* [WRITTEN PROBLEM]
Give back the whole listing exactly as shown.

* [SUPPLIED INFORMATION]
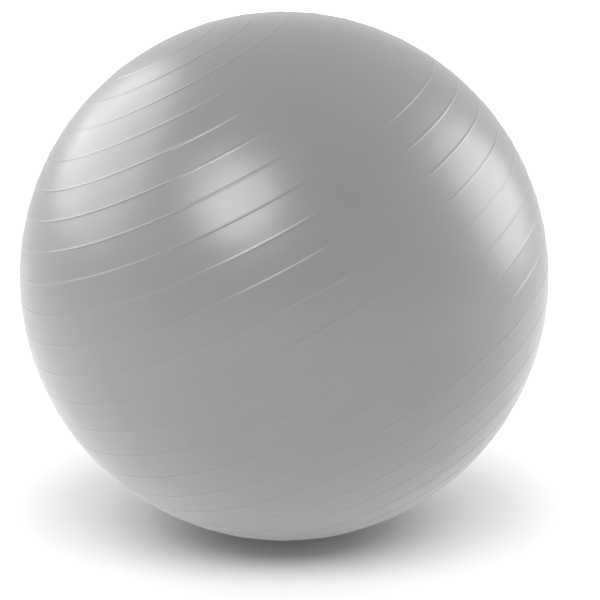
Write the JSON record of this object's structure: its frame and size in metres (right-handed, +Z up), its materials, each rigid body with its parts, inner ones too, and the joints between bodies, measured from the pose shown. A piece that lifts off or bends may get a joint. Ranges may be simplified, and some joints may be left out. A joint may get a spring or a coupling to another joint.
{
  "type": "exercise ball",
  "caption": "Inflated exercise ball of soft ribbed vinyl, resting on the small patch its weight flattens, with a push-in plug in its air valve.",
  "frame": {"origin": "centre of the flattened patch that the ball rests on", "axes": "+Z up from the floor; -Y towards the side where the smooth front panel faces, +X to the right seen from there"},
  "size_m": [0.5498, 0.5502, 0.5484],
  "materials": {
    "skin_vinyl": "satin",
    "seat_vinyl": "satin",
    "plug_plastic": "satin"
  },
  "bodies": {
    "ball": {"ball_shell": "skin_vinyl", "valve_seat": "seat_vinyl"},
    "plug": {"valve_plug": "plug_plastic"}
  },
  "joints": [
    {"name": "plug_pull", "type": "slide", "parent": "ball", "child": "plug", "axis": [-0.6233, 0.7417, 0.2477], "range_m": [0, 0.03]}
  ]
}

* [FULL RESPONSE]
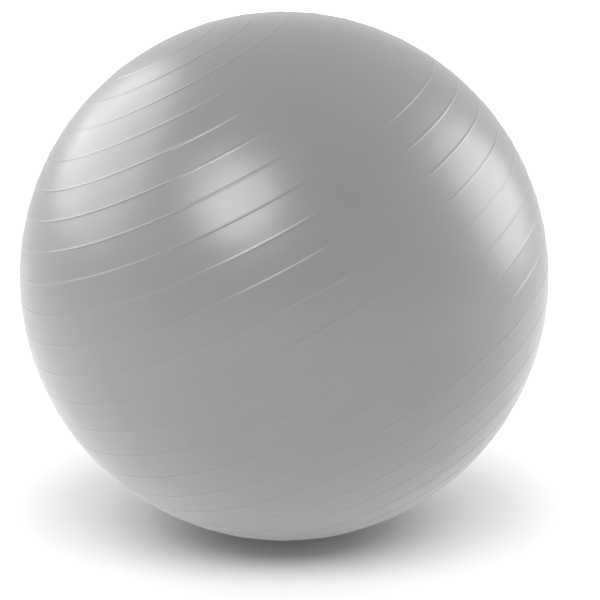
Write the JSON record of this object's structure: its frame and size in metres (right-handed, +Z up), its materials, each rigid body with its parts, inner ones too, and the joints between bodies, measured from the pose shown. A piece that lifts off or bends may get a joint. Ranges may be simplified, and some joints may be left out. A joint may get a spring or a coupling to another joint.
{
  "type": "exercise ball",
  "caption": "Inflated exercise ball of soft ribbed vinyl, resting on the small patch its weight flattens, with a push-in plug in its air valve.",
  "frame": {"origin": "centre of the flattened patch that the ball rests on", "axes": "+Z up from the floor; -Y towards the side where the smooth front panel faces, +X to the right seen from there"},
  "size_m": [0.5498, 0.5502, 0.5484],
  "materials": {
    "skin_vinyl": "satin",
    "seat_vinyl": "satin",
    "plug_plastic": "satin"
  },
  "bodies": {
    "ball": {"ball_shell": "skin_vinyl", "valve_seat": "seat_vinyl"},
    "plug": {"valve_plug": "plug_plastic"}
  },
  "joints": [
    {"name": "plug_pull", "type": "slide", "parent": "ball", "child": "plug", "axis": [-0.6233, 0.7417, 0.2477], "range_m": [0, 0.03]}
  ]
}